## What is asked
Set down exactly, please, each line from the one containing "signY).translate(0, centreY, 0), baseMahogany);" through the one containing "imported = [obj", both lines included, and no other line.

+++

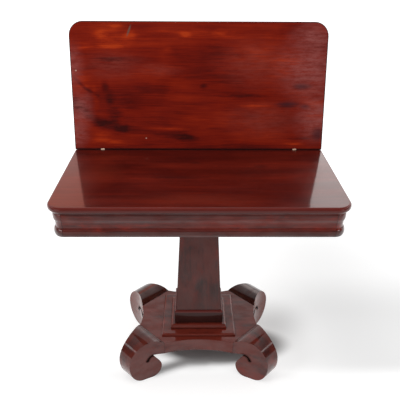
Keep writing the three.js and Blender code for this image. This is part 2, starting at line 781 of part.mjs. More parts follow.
// The foot's side view, x outwards from the joint line and y up from the floor
function footOutline() {
  const crownRadius = (footCrownReach ** 2 + footCrownRise ** 2) / (footCrownRise * 2);
  const startAngle = 180 - THREE.MathUtils.radToDeg(Math.acos(footCrownReach / crownRadius));
  const lipHeight = mouthHeight - kerfWidth / 2;
  const slope = (lipHeight - scrollShoulderHeight) / (mouthReach - scrollShoulderReach);
  const bendHeight = scrollShoulderHeight - slope * (scrollShoulderReach - scrollBackReach);
  const back = new THREE.QuadraticBezierCurve(
    new THREE.Vector2(scrollBackReach, scrollBackHeight),
    new THREE.Vector2(scrollBackReach, bendHeight),
    new THREE.Vector2(scrollShoulderReach, scrollShoulderHeight),
  );
  const crown = arc(
    footCrownReach, crownTop - crownRadius, crownRadius, crownRadius, startAngle, 90, mouldingSteps,
  );
  return [
    new THREE.Vector2(fitGap / 2, platformBase),
    new THREE.Vector2(mouthReach, mouthHeight + kerfWidth / 2),
    new THREE.Vector2(mouthReach, lipHeight),
    ...back.getPoints(mouldingSteps).reverse(),
    ...arc(
      footPadInner, scrollBackHeight, footPadInner - scrollBackReach, scrollBackHeight,
      180, 270, footSteps,
    ).slice(1),
    ...arc(
      footPadOuter, footBellyHeight, footReach - footPadOuter, footBellyHeight, 270, 360, footSteps,
    ),
    ...arc(
      footCrownReach, footBellyHeight, footReach - footCrownReach, crownTop - footBellyHeight,
      0, 90, footSteps,
    ).slice(1, -1),
    ...crown.slice(1).reverse(),
    new THREE.Vector2(fitGap / 2, platformTop),
  ];
}

// The curved saw kerf from the mouth of the scroll to its eye
function kerfOutline() {
  const route = new THREE.QuadraticBezierCurve(
    new THREE.Vector2(mouthReach - overrun, mouthHeight),
    new THREE.Vector2(kerfBendReach, mouthHeight),
    new THREE.Vector2(eyeReach, eyeHeight),
  );
  const side = (sign) => Array.from({ length: footSteps + 1 }, (_, i) => {
    const tangent = route.getTangent(i / footSteps);
    const normal = new THREE.Vector2(-tangent.y, tangent.x);
    return route.getPoint(i / footSteps).addScaledVector(normal, (sign * kerfWidth) / 2);
  });
  return [...side(-1), ...side(1).reverse()];
}

// Stands a side view upright along the diagonal and gives it a width about the joint's middle
function standing(points, width) {
  const body = new THREE.ExtrudeGeometry(new THREE.Shape(points), {
    depth: width, bevelEnabled: false, curveSegments: 1,
  });
  body.translate(0, 0, jointMiddle - width / 2);
  body.applyMatrix4(new THREE.Matrix4().makeBasis(diagonal, upwards, across));
  return body.translate(joint.x, joint.y, 0);
}

function foot() {
  const eye = arc(eyeReach, eyeHeight, eyeRadius, eyeRadius, 0, 360, screwSides).slice(1);
  return cut(
    standing(footOutline(), footBlankWidth),
    standing(kerfOutline(), footBlankWidth + overrun * 2),
    standing(eye, footBlankWidth + overrun * 2),
    ...sawCutters(),
    ...dowelOffsets.map(dowelHole),
  );
}

function platform() {
  const corner = (footJointDistance - fitGap / 2) * Math.SQRT2;
  const outline = [[corner, 0], [0, corner], [-corner, 0], [0, -corner]];
  const blank = new THREE.ExtrudeGeometry(
    new THREE.Shape(outline.map(([x, y]) => new THREE.Vector2(x, y))),
    { depth: platformThickness, bevelEnabled: false },
  );
  const quarters = [[1, 1], [-1, 1], [-1, -1], [1, -1]];
  const [longCut, shortCut] = sawCutters();
  return cut(
    blank.translate(0, 0, platformBase),
    longCut, inQuarter(longCut, 1, -1), shortCut, inQuarter(shortCut, -1, 1),
    ...quarters.flatMap(([x, y]) => dowelOffsets.map((offset) => inQuarter(dowelHole(offset), x, y))),
    mortise(platformBase, platformTop),
  );
}

function addBase() {
  place("platform", platform().translate(0, centreY, 0), baseMahogany);
  const oneFoot = foot();
  for (const [endName, signY] of [["front", -1], ["back", 1]]) {
    for (const [sideName, signX] of [["left", -1], ["right", 1]]) {
      const name = `${endName}_${sideName}`;
      place(`${name}_foot`, inQuarter(oneFoot, signX, signY).translate(0, centreY, 0), baseMahogany);
      dowelOffsets.forEach((offset, i) => {
        const dowel = dowelRod(dowelRadius, -dowelLength / 2, dowelLength / 2, offset);
        const placed = inQuarter(dowel, signX, signY).translate(0, centreY, 0);
        place(`${name}_dowel_${i + 1}`, placed, plainWood);
      });
    }
  }
}
addBase();

export default table;
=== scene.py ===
"""Looks of a swivel-top card table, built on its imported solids. Metres, +Z up, +Y to the back."""

import json
import math

import bpy
from mathutils import Matrix, Vector


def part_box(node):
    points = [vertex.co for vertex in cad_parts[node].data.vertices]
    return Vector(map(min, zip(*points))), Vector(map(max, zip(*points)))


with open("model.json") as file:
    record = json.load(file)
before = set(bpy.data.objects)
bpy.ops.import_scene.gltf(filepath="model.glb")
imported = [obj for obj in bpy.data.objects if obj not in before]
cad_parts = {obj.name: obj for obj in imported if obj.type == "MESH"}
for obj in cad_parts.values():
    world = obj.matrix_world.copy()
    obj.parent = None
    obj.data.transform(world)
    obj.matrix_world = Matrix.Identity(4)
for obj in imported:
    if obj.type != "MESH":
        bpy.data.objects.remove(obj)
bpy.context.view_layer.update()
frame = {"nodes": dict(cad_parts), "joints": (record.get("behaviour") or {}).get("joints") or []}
nodes = frame["nodes"]
scene = bpy.context.scene

# Places that the looks follow, from the joints and the solids
fold = next(j for j in frame["joints"] if j["name"] == "leaf_fold")
FOLD_Y, AXIS_Z = fold["pos_m"][1], fold["pos_m"][2]
LEAN = math.radians(90 + fold["range_deg"][0])
PILLAR_Y = sum(c.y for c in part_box("platform")) / 2
LEAF_HALF_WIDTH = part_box("lower_leaf")[1].x
LEAF_DEPTH = FOLD_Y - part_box("lower_leaf")[0].y
LEAF_CORNER = 0.05  # the leaves' corner radius in the CAD
PLINTH_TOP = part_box("plinth_block")[1].z
FRAME_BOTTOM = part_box("frame_front_rail")[0].z


# Node graphs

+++

## Worked answer
      place(`${name}_foot`, inQuarter(oneFoot, signX, signY).translate(0, centreY, 0), baseMahogany);
      dowelOffsets.forEach((offset, i) => {
        const dowel = dowelRod(dowelRadius, -dowelLength / 2, dowelLength / 2, offset);
        const placed = inQuarter(dowel, signX, signY).translate(0, centreY, 0);
        place(`${name}_dowel_${i + 1}`, placed, plainWood);
      });
    }
  }
}
addBase();

export default table;
=== scene.py ===
"""Looks of a swivel-top card table, built on its imported solids. Metres, +Z up, +Y to the back."""

import json
import math

import bpy
from mathutils import Matrix, Vector


def part_box(node):
    points = [vertex.co for vertex in cad_parts[node].data.vertices]
    return Vector(map(min, zip(*points))), Vector(map(max, zip(*points)))


with open("model.json") as file:
    record = json.load(file)
before = set(bpy.data.objects)
bpy.ops.import_scene.gltf(filepath="model.glb")
imported = [obj for obj in bpy.data.objects if obj not in before]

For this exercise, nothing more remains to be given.